His next act of charity should be to donate all of his profits on the Lubrizol deal.
The feudal age had this neat concept of noblesse oblige, so that even as the lords plundered towns and exploited peasants, they could at least aspire to higher moral ground.
But those guys didn’t need to worry about change-of-control severance agreements—which is how, for example, Lubrizol’s executives stand to reap another nifty little windfall from the Berkshire deal quite apart from their stock options.
Distracted as they are by such business arcana, the modern lords—pardon me, executives—can do no wrong unless informed to the contrary by a very expensive lawyer. And Sokol’s lawyer isn’t even stopping him from going on TV—that’s how confident he is that everything is kosher.
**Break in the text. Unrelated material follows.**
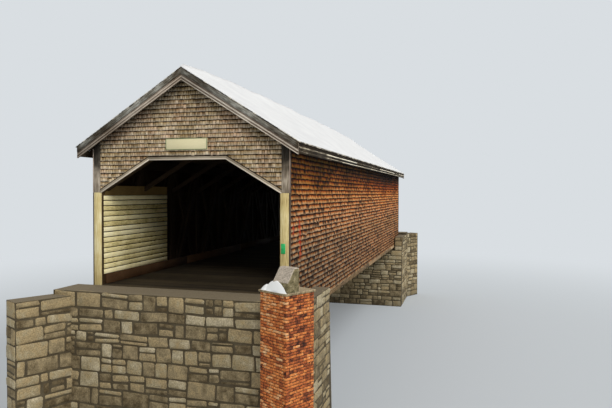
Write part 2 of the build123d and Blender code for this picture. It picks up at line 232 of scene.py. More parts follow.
side_lap = lap_shade_and_highlight(side_exposure, [(0.0, "#FFFFFF"), (0.36, "#FFF8EC"), (0.56, "#ECC090"), (0.74, "#9A6434"),
                                  (0.9, "#241204")], "#FFFFFF", 0.55, 0.12)
gable_lap = lap_shade_and_highlight(gable_exposure, [(0.0, "#FFFFFF"), (0.6, "#F6F2EC"), (0.8, "#D4C8B8"), (0.87, "#66563F"),
                                    (0.94, "#1C150E")], "#FFF6E6", 0.3, 0.05)
roof_lap = lap_shade_and_highlight(roof_exposure, [(0.0, "#FFFFFF"), (0.8, "#CCCCCC"), (1.0, "#4C4C4C")], "#C8BCA8", 0.2, 0.22)

# Tones of a side wall from its foot to its head, at the near end and towards the far end; the dark stops at
# the head are painted shade under the eave
near_tones = [(0.0, "#BCA68A"), (0.17, "#A3917A"), (0.34, "#B59F85"), (0.5, "#E4BC94"), (0.6, "#D8AC82"),
              (0.7, "#E4AC72"), (0.8, "#B07A38"), (0.85, "#8E5C24"), (0.9, "#825722"), (0.95, "#6E521F")]
far_tones = [(0.0, "#B6926C"), (0.2, "#D0A57E"), (0.4, "#D6AB7E"), (0.5, "#F2BA8A"), (0.6, "#F4B47A"),
             (0.7, "#FCB670"), (0.76, "#D88440"), (0.81, "#A85620"), (0.85, "#784216"), (0.89, "#4C2D0D"),
             (0.94, "#2D1A08")]
# Where along the wall the far tones hold in full
far_tones_from = 4.0
# Old drips of red paint near the near right corner: middle at the top, how far they run sideways
# for each metre of drop, half width, lowest and highest point
paint_marks = ((-11.8, 0.0, 0.08, 5.95, 6.4), (-11.25, 0.08, 0.1, 5.3, 6.55))


def side_wall_tones(tree, colour, vector, place):
    """Side shingles: painted shade under the eave, orange at eye level, most at the far end, grey at the
    foot.
    """
    split = add(tree, "SeparateXYZ", Vector=place)
    x, y, z = (split.outputs[axis] for axis in "XYZ")
    high = add(tree, "MapRange", Value=z, From_Min=wall_foot, From_Max=wall_head)
    waves = add(tree, "TexNoise", Vector=place, Scale=0.5, Detail=2.0)
    lift = add(tree, "MapRange", Value=waves, To_Min=-0.12, To_Max=0.12)
    level = add(tree, "Math", "ADD", i0=high, i1=lift)
    near = add(tree, "ValToRGB", near_tones, Fac=level)
    far = add(tree, "ValToRGB", far_tones, Fac=level)
    along = add(tree, "MapRange", Value=y, From_Min=wall_end, From_Max=far_tones_from)
    zone = add(tree, "Mix", colours, i0=along, i6=near, i7=far).outputs[2]
    # The lap's painted highlight and painted shadow, with its bleaching and dirt
    worn = side_lap(tree, colour, vector, place)
    colour = add(tree, "Mix", darkening, i0=1.0, i6=zone, i7=worn).outputs[2]
    drips = add(tree, "TexNoise", Vector=place, Scale=7.0, Detail=3.0)
    wander = add(tree, "MapRange", Value=drips, To_Min=-0.16, To_Max=0.16)
    right = add(tree, "Math", "GREATER_THAN", i0=x, i1=0.0)
    for middle, lean, half, low, high in paint_marks:
        off = add(tree, "Math", "MULTIPLY_ADD", i0=z, i1=lean, i2=y)
        off = add(tree, "Math", "SUBTRACT", i0=off, i1=middle + lean * high)
        off = add(tree, "Math", "ADD", i0=off, i1=wander)
        off = add(tree, "Math", "ABSOLUTE", i0=off)
        inside = add(tree, "MapRange", Value=off, From_Min=half, From_Max=0.3 * half, To_Max=0.7)
        above = add(tree, "MapRange", Value=z, From_Min=low, From_Max=low + 0.15)
        below = add(tree, "MapRange", Value=z, From_Min=high, From_Max=high - 0.15)
        band = add(tree, "Math", "MULTIPLY", i0=above, i1=below)
        band = add(tree, "Math", "MULTIPLY", i0=band, i1=right)
        mark = add(tree, "Math", "MULTIPLY", i0=inside, i1=band)
        colour = add(tree, "Mix", colours, i0=mark, i6=colour, i7="#C23A1C").outputs[2]
    return colour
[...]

The trouble is, such a narrow definition of moral leadership offends the peasants and the townspeople. To steal to feed one’s children is one thing, and to use a liberal interpretation of business expenses another. (Former Hewlett-Packard (HPQ) CEO and current Oracle (ORCL) president Mark Hurd couldn’t keep tabs for his dinners with his corporate-hostess friend off his expense reports.)
But to use one’s wealth and special status to secure a further edge in the supposedly free and efficient markets offends us laypeople’s admittedly unsophisticated notions of fair play and lordly duty.
As it happens, there’s an insider-trading trial going on involving a big hedge-fund manager and lots of secretly taped conversations between the high and mighty looking for just such an edge. Raj Rajaratnam’s web of insider sources allegedly reached into the boardroom of Goldman Sachs (GS), the upper management ranks of IBM (IBM) and so on.
No one’s accusing Sokol of a crime, but his conduct does serve to remind everyone, one more time, how often corporate insiders seem to have most of the luck.
Buffett, a longtime champion of the small investor and the wage earner, should know this as well as anyone. But as so often is the case, it’s not just what you know, it’s who you know.